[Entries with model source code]
++++++

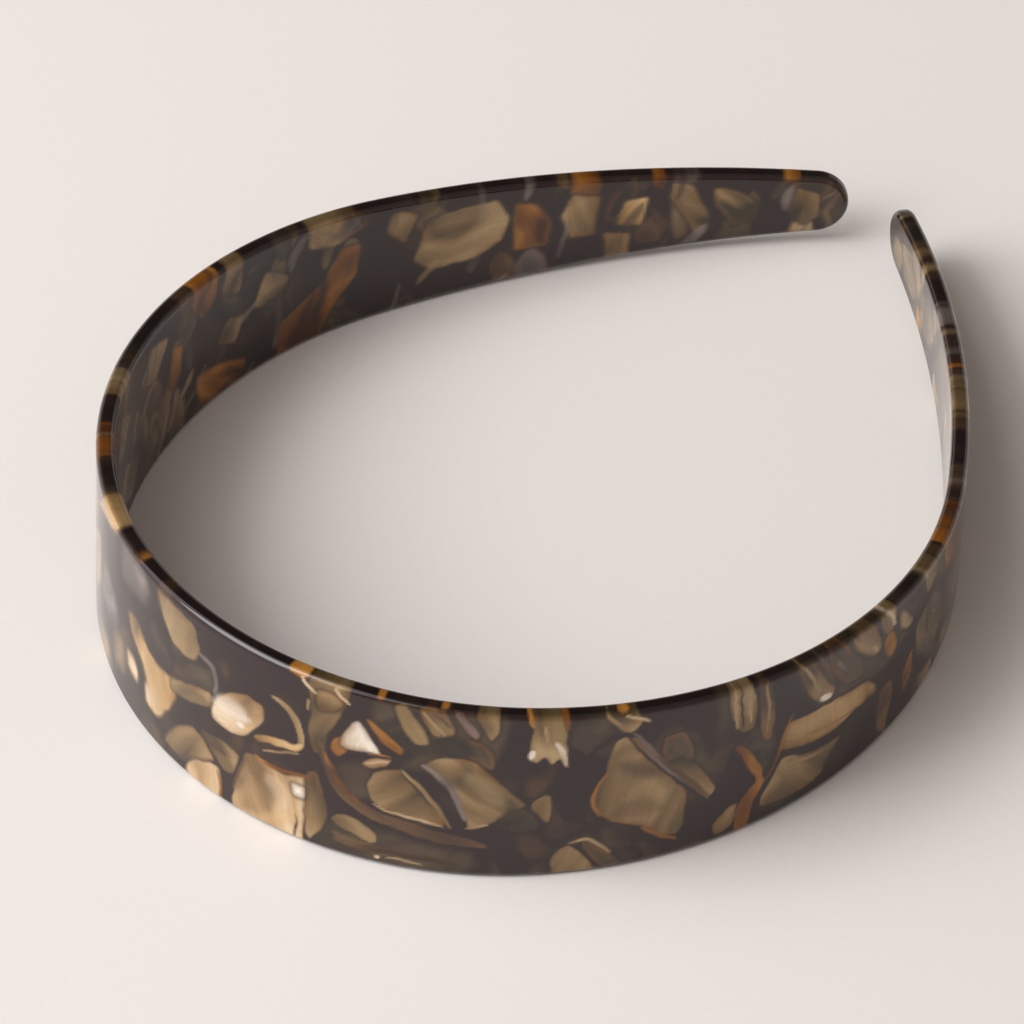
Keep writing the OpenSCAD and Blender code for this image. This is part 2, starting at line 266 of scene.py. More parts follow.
# How metallic each kind is, as pearl flakes make it
FLAKE = {"dark": 0, "ghost": 0.2, "lilac": 0.4, "brown": 0.2, "olive": 0.5, "tan": 0.5, "gold": 0.4,
         "cream": 0.35, "white": 0.3, "amber": 0.05}
VEIN = np.array((0.020, 0.011, 0.008))      # the dark line round a chip
RUST = np.array((0.210, 0.082, 0.010))      # and the warm stain inside its edge
WAVER, SLOW_WAVER, QUICK_WAVER = 0.9, 0.16, 0.8     # how far outlines waver, mm, and how often per mm
CLOUD, CLOUD_RATE = 0.7, 0.17     # contrast of the clouds inside a chip, and how many there are per mm
FOLD, FOLD_RATE = 0.42, 0.13      # the same of its soft folds
STROKE_STREAK = 0.15              # and of the streaks along a line
SOFT_FROM, SOFT_GROWS = -2.0, 0.022     # left of this length edges get softer, by so much per mm
SMUDGE_SOFT = 0.9                 # half width of the edges of the deep chips and the smudges
CHIP_GROW = 0.35                  # a modelled chip is painted this much larger all round
REACH = 2.5                       # a shape's distances are worked out this far from it

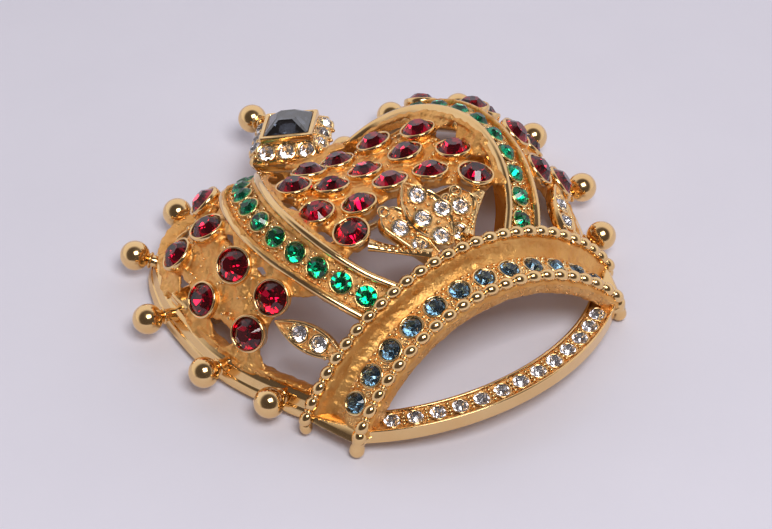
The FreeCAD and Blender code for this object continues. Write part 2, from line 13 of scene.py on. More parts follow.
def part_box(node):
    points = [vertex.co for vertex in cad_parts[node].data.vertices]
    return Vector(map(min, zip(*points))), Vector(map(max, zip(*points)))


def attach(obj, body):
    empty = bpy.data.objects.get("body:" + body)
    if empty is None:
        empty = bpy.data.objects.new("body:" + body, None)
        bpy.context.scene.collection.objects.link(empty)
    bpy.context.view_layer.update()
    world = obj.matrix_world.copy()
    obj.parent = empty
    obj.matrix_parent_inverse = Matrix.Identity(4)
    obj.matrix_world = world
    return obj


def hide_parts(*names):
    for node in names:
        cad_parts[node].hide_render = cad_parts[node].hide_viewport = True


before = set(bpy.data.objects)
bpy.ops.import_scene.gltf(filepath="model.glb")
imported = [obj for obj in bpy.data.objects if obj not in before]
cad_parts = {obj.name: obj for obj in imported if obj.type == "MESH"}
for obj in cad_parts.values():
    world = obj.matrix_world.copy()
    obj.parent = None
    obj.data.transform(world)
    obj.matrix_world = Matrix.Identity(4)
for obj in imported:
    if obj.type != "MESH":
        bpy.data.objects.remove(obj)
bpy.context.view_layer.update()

MM = 0.001

# ---- Balls, rims and feet: places of the right-hand side, in millimetres ----
BALL_R = 1.93
NECK_R = 0.8
NECK_MEETS_BALL_R = 0.7
FINIAL = (0, 31.5, 2.0)
FINIAL_FOOT = (0, 6.2, -4.5)
EDGE_BALLS = [(25.7, -12.0), (29.5, -3.2), (30.4, 8.6), (25.8, 19.4), (17.1, 23.2), (7.9, 20.9)]
RIM_AT_BALLS = [(22.9, -11.3), (26.3, -3.0), (26.7, 8.0), (23.6, 16.9), (16.2, 20.3), (8.2, 18.0)]
RIM_PATH = [(20.6, -16.0), (22.6, -12.0), (25.2, -6.2), (26.7, -0.5), (26.9, 5.0), (26.2, 11.5),
            (23.8, 17.0), (19.6, 20.0), (14.2, 20.0), (9.0, 18.4), (3.6, 17.4)]
RIM_PROFILE = [(-1.4, 0.8), (-1.4, -0.5), (0.3, -2.4), (1.4, -2.4), (0.9, -1.3), (0.7, -1.2),
               (0.2, 0.0), (-0.2, 0.15)]
# Each lug: its span in x and its span in z.
LUGS = [(17.8, 26.4, 0.9, 1.7), (25.1, 26.5, -0.3, 1.3)]
LUG_SPAN = (5.8, 9.4)
FOOT = (20.2, -22.7, 0.95)
FOOT_HEAD = (19.8, -22.7, -0.1)

# ---- Arches: the two rails from the circlet to the orb ----
ARCH_INNER = [(8.2, -14.6, 11.6), (10.9, -11.4, 12.9), (13.2, -7.3, 14.4), (14.6, -2.6, 15.4),
              (14.9, 2.4, 15.5), (13.7, 7.7, 14.4), (11.6, 12.1, 12.1), (8.9, 15.6, 8.6),
              (4.8, 17.7, 4.6)]
ARCH_OUTER = [(12.6, -15.2, 8.8), (15.3, -11.2, 10.6), (17.6, -6.2, 11.9), (19.0, -0.9, 12.4),
              (19.2, 4.4, 12.5), (18.1, 9.3, 11.9), (15.9, 13.6, 10.0), (12.4, 16.9, 7.0),
              (6.6, 18.9, 3.4)]
ARCH_DEPTH = 2.4
CHANNEL_DEPTH = 0.95
# Each prong bead between two stones: how far across, and its radius.
PRONGS = [(0.62, 0.42), (1.45, 0.28)]

# ---- Circlet: its profile as y and z, bent about the hub ----
HUB_Z = -13.6
BAND_END_Z = -0.7
BAND_PROFILE = [(-13.9, 12.7), (-14.9, 12.8), (-16.4, 10.6), (-19.7, 10.3), (-20.0, 10.6),
                (-20.9, 10.5), (-21.2, 8.6), (-20.2, 8.5), (-16.2, 9.0), (-13.9, 11.0)]
END_CORNERS = [0, 1, 5, 6, 7, 8]
END_PLATE = 0.45
LEAN_AT_TOP = 0.147
LEAN_GROWTH = 0.0155
UPPER_EDGE = (-14.4, 13.2)
LOWER_EDGE = (-20.4, 10.9)
# Each row: its edge, the number of beads, and the height at which it ends.
BEAD_ROWS = [("upper_beads", UPPER_EDGE, 28, -0.4), ("lower_beads", LOWER_EDGE, 22, 1.3)]
BEAD_R = 0.81
BEAD_TAIL_R = 0.8
BEAD_LEAN = 14.0
# Each granule between two stones: how far across, how far down, and its radius.
BAND_GRANULES = [(0, 0.05, 0.34), (-0.62, -0.75, 0.33), (0.62, -0.75, 0.33), (0, -0.85, 0.36),
                 (-1.15, -1.25, 0.3), (1.15, -1.25, 0.3), (-0.5, -1.45, 0.3), (0.45, -1.4, 0.32),
                 (-0.75, 1.3, 0.24), (0.75, 1.3, 0.24), (0.1, 0.5, 0.2)]

# ---- Crescent ----
CRESCENT_R = 28.3
CRESCENT_Z = 2.4
CRESCENT_DROP = 1.4 / 15.3 ** 2
CRESCENT_HALF = 1.7
CRESCENT_WALL = 1.9
CRESCENT_SPAN = 42.0
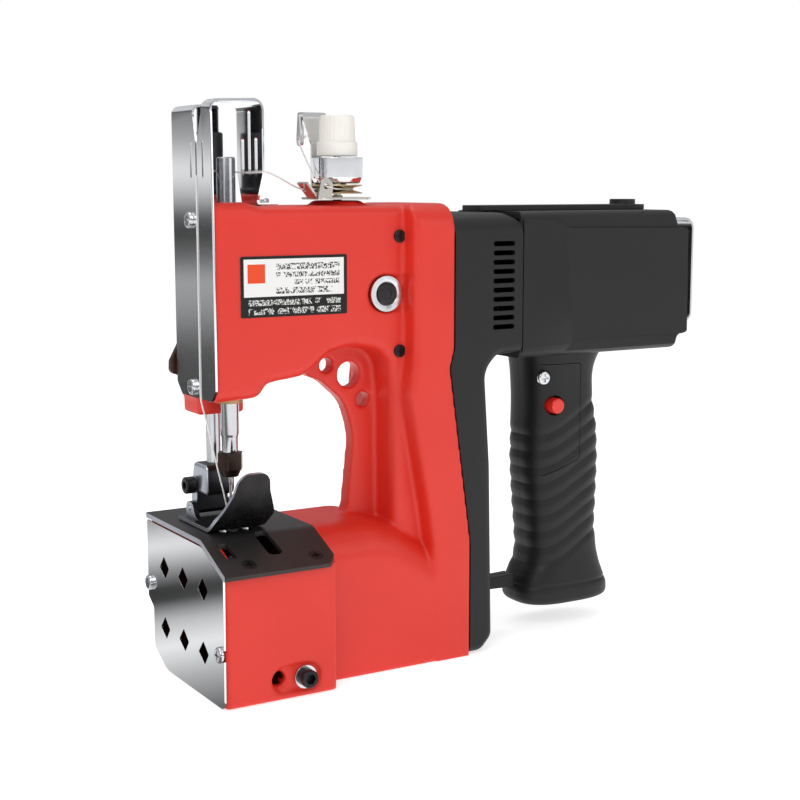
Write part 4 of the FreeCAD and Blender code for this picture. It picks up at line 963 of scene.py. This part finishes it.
@dataclass
class Grip(Assembly):
    """Grooved pistol grip: two halves and the switch panel let into the near one."""

    voxel: float = 0.8
    middle: float = 8.0
    squareness: float = 2.9
    points: int = 88
    pitch: float = 9.85
    grooves: int = 9
    first_groove: float = 118.0
    rise: float = 19.0
    depth: float = 1.05
    rim_high: float = 26.5
    rim_wide: float = 0.8
    rim_depth: float = 0.5
    panel: tuple = ((186, 161), (223.6, 161), (223.6, 103.2), (186, 90.0))
    panel_back: float = -7.6
    button_at: tuple = (205.3, 136.5)
    screw_at: tuple = (197.6, 153.4)
    sections: tuple = (
        (14.6, 192, 250, 19.0), (16, 189.5, 253, 21.2), (18, 188.3, 253.8, 22.0), (23, 188, 253.6, 22.0),
        (28, 189.5, 251.5, 21.4), (36, 193.5, 248, 20.5), (45, 196.5, 245.5, 19.6), (60, 195.5, 244, 19.5),
        (75, 194, 244.5, 20.0), (100, 192, 245.5, 20.0), (120, 192.5, 244.5, 20.0), (130, 193, 242.5, 20.0),
        (140, 193, 240.5, 19.6), (152, 192.3, 240, 19.6), (160, 191.5, 241.5, 20.0), (168, 190, 246, 21.0),
        (176, 187.5, 253, 22.5))

    def build(self) -> None:
        """Make the grip, cut the panel out of it and part it down the middle."""
        body = Shape().loft(self.rings()).remesh(self.voxel, 2).each_point(self.groove)
        low, high = -40.0, self.panel_back
        panel = body.copy().carve(self.outline(-0.15, low, high), keep=True)
        across, up = self.button_at
        panel.carve(self.drill(6.0, 30, (across, -30, up)))
        panel.carve(self.drill(4.9, 30, (self.screw_at[0], -39.05, self.screw_at[1])))
        settle(panel.piece("switch_panel_skin", BLACK_SMOOTH, 40), "switch_panel")
        body.carve(self.outline(0.2, low, high + 0.05))
        body.carve(self.drill(6.9, 11, (across, -11.5, up)))
        far = body.copy().halve((0, self.middle + 0.08, 0), (0, -1, 0))
        near = body.halve((0, self.middle - 0.08, 0), (0, 1, 0))
        settle(near.piece("grip_near", BLACK_NYLON, 40), "housing_near")
        settle(far.piece("grip_far", BLACK_NYLON, 40), "housing_far")

    def drill(self, radius: float, depth: float, start: Point) -> Shape:
        """Round tool along y for a hole."""
        return Shape().lathe([(0, 0), (radius, 0), (radius, depth), (0, depth)], start, (0, 1, 0))

    def outline(self, grow: float, low: float, high: float) -> Shape:
        """Block of the switch panel, grown or shrunk sideways."""
        left, right, top = self.panel[0][0], self.panel[1][0] + grow, self.panel[0][1] + grow
        return Shape().prism(((left, top), (right, top), (right, self.panel[2][1] - grow),
                              (left, self.panel[3][1] - grow)), low, high, 2.4)

    def size_at(self, up: float) -> tuple[float, float, float]:
        """Left edge, right edge and half width at a height, averaged over a few millimetres."""
        totals = [0.0, 0.0, 0.0]
        reach = (0.0,) if up < 24 else (-3.0, -1.5, 0.0, 1.5, 3.0)
        for shift in reach:
            level = min(max(up + shift, self.sections[0][0]), self.sections[-1][0])
            for before, after in zip(self.sections, self.sections[1:]):
                if before[0] <= level <= after[0]:
                    share = (level - before[0]) / (after[0] - before[0])
                    for index in range(3):
                        totals[index] += before[index + 1] + (after[index + 1] - before[index + 1]) * share
                    break
        return tuple(total / len(reach) for total in totals)

    def rings(self) -> list[list[Vector]]:
        """Rounded-square rings from the foot to the motor box."""
        low, high = self.sections[0][0], self.sections[-1][0]
        count = round((high - low) / 1.2)
        rings = []
        for level in range(count + 1):
            up = low + (high - low) * level / count
            left, right, half = self.size_at(up)
            ring = []
            for index in range(self.points):
                turn = 2 * math.pi * index / self.points
                cosine, sine = math.cos(turn), math.sin(turn)
                across = math.copysign(abs(cosine) ** (2 / self.squareness), cosine) * (right - left) / 2
                back = math.copysign(abs(sine) ** (2 / self.squareness), sine) * half
                ring.append(Vector(((left + right) / 2 + across, self.middle + back, up)) * MM)
            rings.append(ring)
        return rings

    def groove(self, spot: Vector, normal: Vector) -> Vector:
        """Sink a point into the nearest of the grooves, which climb from the left face to the right face."""
        left, right, _ = self.size_at(spot.z / MM)
        climb = self.rise * smooth_share((spot.x / MM - left) / (right - left))
        line = (self.first_groove + climb - spot.z / MM) / self.pitch
        inside = smooth_share((line + 0.55) / 0.4) * smooth_share((self.grooves - 0.45 - line) / 0.4)
        away = abs(line - round(line)) * 2
        sink = self.depth * (1 - away ** 0.55) * inside * (1 - smooth_share((abs(normal.z) - 0.5) / 0.3))
        rim = math.exp(-((spot.z / MM - self.rim_high) / self.rim_wide) ** 2) * self.rim_depth
        return spot - normal * (sink + rim) * MM


@dataclass
class Drive(Assembly):
    """Inner drive, which shows only through gaps."""

    def build(self) -> None:
        """Give each inner solid its finish."""
        self.dress(STEEL_PLAIN, "gear_plate", "upper_crankshaft", "lower_shaft", "reduction_layshaft",
                   "motor_armature", "motor_stator_and_coils")
        self.dress(STEEL_BRIGHT, "looper", "looper_pivot")
        self.dress(BRONZE, "shaft_bearings")
        self.dress(SOOT, "timing_belt")
        self.dress(CARBON, "carbon_brushes")
        self.dress(BLACK_SMOOTH, "upper_gear_pulley", "cooling_fan", "switch_body")


# ---- studio ----

@dataclass
class Studio:
    """Pale floor, soft lamps, dark cards for the chrome, and the camera."""

    camera_at: Point = (-0.3236, -0.7131, 0.2658)
    camera_turn: Point = (81.8, 0.0, -31.0)
    lens: float = 67.185
    ambient: float = 0.42
    glow: float = 0.62

    def build(self) -> None:
        """Make everything that isn't part of the machine."""
        scene = bpy.context.scene
        scene.view_settings.view_transform = "Standard"
        scene.view_settings.look = "None"
        self.camera(scene)
        self.floor()
        self.sky(scene)
        self.lamps()
        self.reflectors()

    def camera(self, scene: bpy.types.Scene) -> None:
        """Camera at the machine's front left."""
        data = bpy.data.cameras.new("camera")
        data.lens = self.lens
        data.sensor_width = 36.0
        data.clip_start = 0.01
        made = bpy.data.objects.new("camera", data)
        made.location = self.camera_at
        made.rotation_euler = [math.radians(angle) for angle in self.camera_turn]
        scene.collection.objects.link(made)
        scene.camera = made

    def floor(self) -> None:
        """Large pale floor under the machine."""
        shape = Shape()
        bmesh.ops.create_grid(shape.mesh, x_segments=1, y_segments=1, size=6.0)
        finish = bpy.data.materials.new("studio_floor")
        graph = Graph(finish)
        graph.surface({"Base Color": (0.93, 0.93, 0.93), "Roughness": 0.85, "Specular IOR Level": 0.1,
                       "Emission Color": (1.0, 1.0, 1.0), "Emission Strength": self.glow})
        data = shape.to_data("studio_floor")
        data.materials.append(finish)
        made = bpy.data.objects.new("studio_floor", data)
        bpy.context.scene.collection.objects.link(made)
        made.location.z = -0.2 * MM

    def sky(self, scene: bpy.types.Scene) -> None:
        """White to the eye, soft light from all round, graded with dark bands for mirrors."""
        world = bpy.data.worlds.new("studio")
        scene.world = world
        graph = Graph(world)
        heading = graph.add("ShaderNodeTexCoord", {}, {}, "Generated")
        _, _, up = graph.axes(heading)
        bands = graph.add("ShaderNodeValToRGB", {"stops": [
            (0.0, (0.9, 0.9, 0.9)), (0.47, (0.8, 0.8, 0.8)), (0.505, (0.95, 0.95, 0.96)),
            (0.53, (0.10, 0.10, 0.105)), (0.60, (0.10, 0.10, 0.105)), (0.66, (0.75, 0.75, 0.77)),
            (0.80, (0.30, 0.30, 0.31)), (0.90, (0.8, 0.8, 0.8))]}, {"Fac": up * 0.5 + 0.5}, "Color")
        path = graph.node("ShaderNodeLightPath", {}, {})
        glossy = Link(graph, path.outputs["Is Glossy Ray"])
        direct = Link(graph, path.outputs["Is Camera Ray"])
        soft = (self.ambient, self.ambient, self.ambient)
        shade = graph.blend(direct, graph.blend(glossy, soft, bands), (1.0, 1.0, 1.0))
        back = graph.add("ShaderNodeBackground", {}, {"Color": shade, "Strength": 1.0})
        graph.node("ShaderNodeOutputWorld", {}, {"Surface": back})

    def lamps(self) -> None:
        """Three large soft lamps."""
        for name, spot, power, sides in (("key", (-0.9, -1.0, 1.3), 8.8, (0.9, 0.9)),
                                         ("fill", (0.9, -1.3, 0.8), 3.0, (1.0, 0.8)),
                                         ("top", (0.1, 0.3, 1.4), 4.5, (1.0, 0.7))):
            data = bpy.data.lights.new(name, "AREA")
            data.energy = power
            data.shape = "RECTANGLE"
            data.size, data.size_y = sides
            made = bpy.data.objects.new(name, data)
            made.location = spot
            aim = Vector((0.1, 0.0, 0.12)) - Vector(spot)
            made.rotation_euler = aim.to_track_quat("-Z", "Y").to_euler()
            bpy.context.scene.collection.objects.link(made)

    def reflectors(self) -> None:
        """Graded cards that only mirrors see: one flat on the floor, one upright far behind the left side."""
        self.card("floor_card", (-0.62, -0.20, 0.0004), (0.60, 0.0, 0.0), (0.0, 0.66, 0.0), 1, (
            (-33, 0.16), (20, 0.50), (73, 0.95), (120, 0.60), (165, 0.05), (195, 0.04), (235, 0.30), (305, 0.92),
            (389, 0.35)))
        self.card("upright_card", (-0.462, 0.661, -0.05), (0.275, 0.119, 0.0), (0.0, 0.0, 0.46), 2, (
            (44, 0.06), (94, 0.09), (140, 0.32), (168, 0.42), (190, 0.16), (216, 0.03), (234, 0.08), (256, 0.55),
            (280, 0.95), (312, 0.42), (346, 0.20)))

    def card(self, name: str, corner: Point, across: Point, rise: Point, axis: int, grades: tuple) -> None:
        """Add one card whose tone follows one coordinate.

        Args:
            name: the card's name.
            corner: its first corner in metres.
            across: one side.
            rise: the other side.
            axis: 0, 1 or 2, the coordinate that sets the tone.
            grades: (millimetres along that axis, tone) pairs in rising order.
        """
        start, finish_at = Vector(corner), Vector(across) + Vector(rise)
        shape = Shape()
        spots = [start, start + Vector(across), start + finish_at, start + Vector(rise)]
        shape.mesh.faces.new([shape.mesh.verts.new(spot) for spot in spots])
        finish = bpy.data.materials.new(name)
        graph = Graph(finish)
        first, last = grades[0][0], grades[-1][0]
        run = (graph.axes()[axis] / MM - first) / (last - first)
        stops = [((place - first) / (last - first), (tone, tone, tone)) for place, tone in grades]
        tone = graph.add("ShaderNodeValToRGB", {"stops": stops}, {"Fac": run}, "Color")
        graph.surface({"Base Color": (0.0, 0.0, 0.0), "Roughness": 1.0, "Specular IOR Level": 0.0,
                       "Emission Color": tone, "Emission Strength": 1.0})
        data = shape.to_data(name)
        data.materials.append(finish)
        made = bpy.data.objects.new(name, data)
        made.visible_camera = False
        made.visible_diffuse = False
        made.visible_shadow = False
        made.visible_transmission = False
        bpy.context.scene.collection.objects.link(made)


def main() -> None:
    """Build the studio and every sub-assembly."""
    logging.basicConfig(level=logging.INFO, format="%(name)s: %(message)s")
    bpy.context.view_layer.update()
    Studio().build()
    for assembly in (CastFrame(), Base(), Head(), TensionUnit(), SewingThread(), Label(), Covers(), Grip(),
                     Drive()):
        LOG.info("building %s", type(assembly).__name__)
        assembly.build()
    bpy.context.view_layer.update()


if __name__ == "__main__":
    main()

++++++

**Requirements**
Reproduce exactly, and only, the lines from the one that contains "The FreeCAD and Blender code for this object" down to the one that contains "cad_parts[node].hide_render = cad_parts[node].hide_viewport", both ends included.

**Response to the exercise**
The FreeCAD and Blender code for this object continues. Write part 2, from line 13 of scene.py on. More parts follow.
def part_box(node):
    points = [vertex.co for vertex in cad_parts[node].data.vertices]
    return Vector(map(min, zip(*points))), Vector(map(max, zip(*points)))


def attach(obj, body):
    empty = bpy.data.objects.get("body:" + body)
    if empty is None:
        empty = bpy.data.objects.new("body:" + body, None)
        bpy.context.scene.collection.objects.link(empty)
    bpy.context.view_layer.update()
    world = obj.matrix_world.copy()
    obj.parent = empty
    obj.matrix_parent_inverse = Matrix.Identity(4)
    obj.matrix_world = world
    return obj


def hide_parts(*names):
    for node in names:
        cad_parts[node].hide_render = cad_parts[node].hide_viewport = True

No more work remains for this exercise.